La résistance aux intempéries est devenue également un critère important, surtout pour les cartes utilisées en extérieur ou dans des conditions difficiles. Certains papiers étaient ainsi traités pour être imperméables ou résistants à l'humidité, une caractéristique cruciale pour les cartes topographiques utilisées dans des environnements variés, allant des forêts humides aux déserts arides.
 
La durabilité a été un autre facteur clé dans le développement de ces papiers spéciaux. Avec l'augmentation de l'utilisation des cartes dans des domaines comme la recherche, le militaire ou l'exploration, la nécessité d'avoir des cartes qui pouvaient résister à l'usure du temps et à un usage intensif était primordiale. Des papiers renforcés, souvent laminés ou traités avec des agents de conservation, ont donc été créés pour prolonger la longévité des cartes.
Détail d'une carte IGN
Détail d'une carte IGN
En parallèle, l'avènement des supports numériques a offert une nouvelle dimension à la cartographie. Bien que le papier reste un choix populaire pour certaines applications, la transition vers des cartes digitales a ouvert de nouvelles possibilités en termes de partage, de stockage et d'interactivité, sans sacrifier la qualité ou la précision.

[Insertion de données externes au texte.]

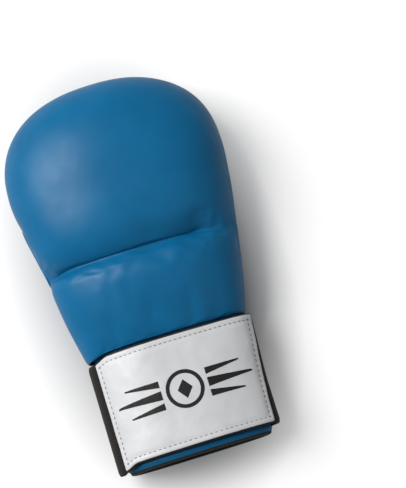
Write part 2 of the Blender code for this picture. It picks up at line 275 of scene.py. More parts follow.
def under_skin(s, depth, from_cavity=False, margin=0.0):
    """A grid of an inner layer for the skin's distances s. Its window edge stands straight over
    the skin's, further out by a margin."""
    lip = form(np.pi, LIP)[1] + margin
    front = FRONT_WALL - depth if from_cavity else depth
    turn = math.asin(min(1.0, (lip - FRONT_START) / (LENGTH - FRONT_START - front))
                     ** (FRONT_POWER / 2))
    layer_lip = FRONT_START + (TIP - FRONT_START) * turn / (math.pi / 2)
    s = np.interp(s, (0.0, FRONT_START, LIP, TIP), (0.0, FRONT_START, layer_lip, TIP))
    side = stations(s)[5] - depth if from_cavity else depth
    half = (stations(s)[0] - side) * np.maximum(np.cos(front_turn(s)), 0.0) ** (2 / FRONT_POWER)
    y = form(np.pi, s, depth, from_cavity)[..., 1]
    window = window_half(np.minimum(y, lip)) + margin
    share = np.clip(window / np.maximum(half, 1.0), 0.1, 0.985)
    theta = spread_columns(np.pi - np.arcsin(share ** (UNDER_POWER / 2)))
    return form(theta, s[:, None], depth, from_cavity)


def under_columns():
    """Which columns lie inside the palm window."""
    return np.abs(column_index()) >= SIDE_COLUMNS


def spaced(*stretches):
    """Distances along the form from stretches of (start, end, steps)."""
    rows = [np.linspace(a, b, steps, endpoint=False) for a, b, steps in stretches]
    return np.concatenate([*rows, [stretches[-1][1]]])


def grid_normals(points, closed=True):
    """Outward normals of a grid of points, rows along the hand and columns round it."""
    if closed:
        across = np.roll(points, -1, axis=1) - np.roll(points, 1, axis=1)
    else:
        across = np.gradient(points, axis=1)
    along = np.gradient(points, axis=0)
    normals = np.cross(across, along)
    length = np.linalg.norm(normals, axis=-1, keepdims=True)
    ahead = np.array((0.0, 1.0, 0.0))
    return np.where(length > 1e-6, normals / np.maximum(length, 1e-6), ahead)


def thumb_distance(points):
    """Distance of points from the thumb slot's middle line, seen from the side, and the nearest
    point on that line."""
    y = np.clip(points[..., 1], THUMB_START + THUMB_RADIUS, THUMB_END - THUMB_RADIUS)
    away = np.stack((points[..., 1] - y, points[..., 2] - THUMB_MIDDLE), axis=-1)
    return np.linalg.norm(away, axis=-1), y, away


def in_thumb_opening(points):
    return (thumb_distance(points)[0] < THUMB_RADIUS) & (points[..., 0] < THUMB_SIDE)


# ---------------------------------------------------------------- meshes

def to_metres(points):
    flat = np.asarray(points, float).reshape(-1, 3) * MM
    return flat + np.array((0.0, CAD_LOW.y, 0.0))


def new_object(name, vertices, faces, edges=()):
    data = bpy.data.meshes.new(name)
    data.from_pydata([tuple(v) for v in vertices], list(edges), [tuple(f) for f in faces])
    made = bpy.data.objects.new(name, data)
    bpy.context.scene.collection.objects.link(made)
    return made


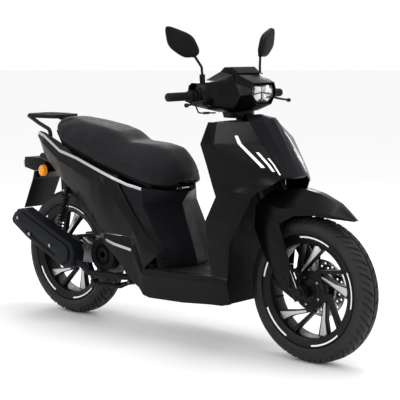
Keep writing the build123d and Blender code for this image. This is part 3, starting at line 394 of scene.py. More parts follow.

En résumé, le XXe siècle a été une période d'innovations fulgurantes dans le domaine de la cartographie, bouleversant non seulement les techniques d'impression mais aussi les matériaux de base utilisés. Ces évolutions ont permis d'atteindre des niveaux inégalés de précision, de résilience et de durabilité, satisfaisant ainsi les besoins d'une société en constante évolution.
 

Conclusion

En conclusion, l'histoire des papiers utilisés en cartographie reflète l'évolution de la technologie et des besoins en matière de cartographie. De la peau d'animal à la production industrielle de papier, en passant par les papiers couchés et les papiers spéciaux pour l'impression numérique, les papiers utilisés en cartographie ont évolué pour répondre aux besoins de la gravure, de l'impression et de la cartographie en général.